Religion, Theology and Self-Improvement Sundays: Women, Religion, Theology and Society Part 7
At the core of the disrespect and mistreatment that women all over the world endure is the concept of what a woman should be. And at the center of that concept is the purpose, structure and function of the "ideal" woman.
This week we take a look at Bishop Shelby Spong's writing on the relationship between the Biblical Mary and this "ideal" woman. From pg. 218-219 of Born Of A Woman:
When the dogma of the Immaculate Conception was promulgated in 1854 by Pius IX, Mary was said to have been "preserved immaculate from all stain of original sin by the singular grace and privilege granted her by Almighty God." In 1950, almost a century later, when the dogma of Mary's bodily assumption was proclaimed by Pius XII, the humanity of the central feminine figure in the Christian mythology was completely removed. The argument in that document was unique: Since the relics from the bodies of lesser saints created miracles and since no miracles have ever been reported from the body of Mary, therefore her body must have been assumed. Carl Jung rejoiced that the feminine had finally been placed into God in Western religion. He called it one of the most important decisions in human history. But Jung was talking about symbols, not historical truth. That became obvious when he further stated that all that was now needed was for evil, or the shadow side of life, to be incorporated into God. A view of history, however, reveals that the price of Mary's bodily assumption was the sacrifice of her sexual identity. She entered the realm of the gods as one deprived of her humanity. She was a virgin bride, a virgin mother, a perpetual virgin, and a postpartum virgin. She was immaculately conceived at birth and bodily assumed at the moment at the death. Clearly she was not a real woman.
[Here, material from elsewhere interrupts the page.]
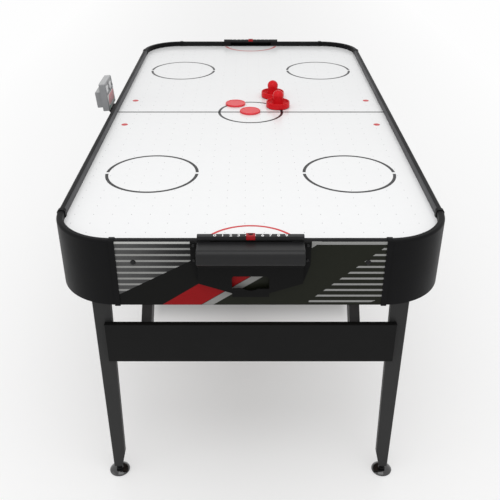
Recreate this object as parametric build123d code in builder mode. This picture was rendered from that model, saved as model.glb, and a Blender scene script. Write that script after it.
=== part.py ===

Yet this Mary was proclaimed by the all-male hierarchy as the ideal woman. Who can be such an ideal? Who can be a virgin mother? A virgin mother is a contradiction in terms. If that was to be the feminine ideal, accepted and saluted by church and world alike, then in one stroke every other woman was and is rendered inadequate, incomplete, incompetent. Celibate males who constituted the decision-making body of the church had succeeded in defining the ideal woman in such a way as to universalize guilt among women.
Women are guilty if they feel desire; guilty if they marry; guilty if they are not obedient to father, husband, or priest, for in this world a male always held the authority. Even a convent that was under a mother superior had to answer to a male bishop and a male warden, who guaranteed male control. Furthermore, the sisters were dependent on a male priest if they were to have the sacraments that they were taught were necessary to salvation. Since no one save Mary could achieve the ideal state of virgin mother, all other women were taught that they might approach virtue by being either virgins or mothers.
They could join the nunnery and live out the role of virgin purity, or they must be perpetual mothers producing as many off-spring as God would grant, regardless of the impact of a large family on the health and well-being of the mother. Sex had no saving purpose except reproduction. Jerome once proclaimed that the only saving grace of marriage was found in the possibility that such a union would produce more virgins. Strange logic indeed.
In many ways, such logic puts women in an impossible situation...almost.